**Description of the task:** Extract every line that includes the string "from".
## begin Supplied data
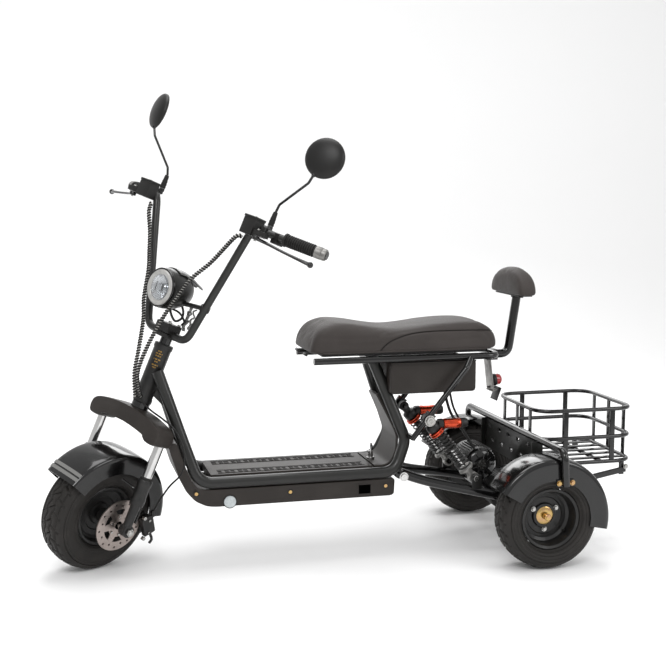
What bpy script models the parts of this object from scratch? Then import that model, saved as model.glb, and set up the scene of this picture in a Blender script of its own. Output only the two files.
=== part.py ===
"""Fat-tyre three-wheel electric scooter with a rear basket.

Metres, +Z up, front of the vehicle at -X, left side at -Y, ground at Z = 0. Positions on the frame are
measured back from a datum 20 mm ahead of the front axle. Positions on the steered front are
(back, side, along): square to the steering axis, sideways, and up along that axis from the ground.
"""

import math

import bmesh
import bpy
from mathutils import Matrix, Vector

# ---- Driving dimensions ----------------------------------------------------------------------------------
FRONT_X = -0.748            # the datum, placed so that the origin is under the middle of the vehicle
GAP = 0.0004                # clearance between touching pieces
REAR_X = 1.261              # rear axle
TRACK = 0.612               # between the middles of the rear tyres

RAKE = math.radians(22.4)   # the steering axis leans back
STEER_AT_REST = math.radians(34.9)
AXIS_X = -0.042             # where the steering axis meets the ground

FRONT_TYRE = (0.1655, 0.104)    # outer radius, width
REAR_TYRE = (0.147, 0.104)
RIM_LIP = 0.093                 # radius of the rim's lip on all three wheels
RIM_SEAT = 0.078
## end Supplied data
**Solved exercise:**
What bpy script models the parts of this object from scratch? Then import that model, saved as model.glb, and set up the scene of this picture in a Blender script of its own. Output only the two files.
measured back from a datum 20 mm ahead of the front axle. Positions on the steered front are
(back, side, along): square to the steering axis, sideways, and up along that axis from the ground.
from mathutils import Matrix, Vector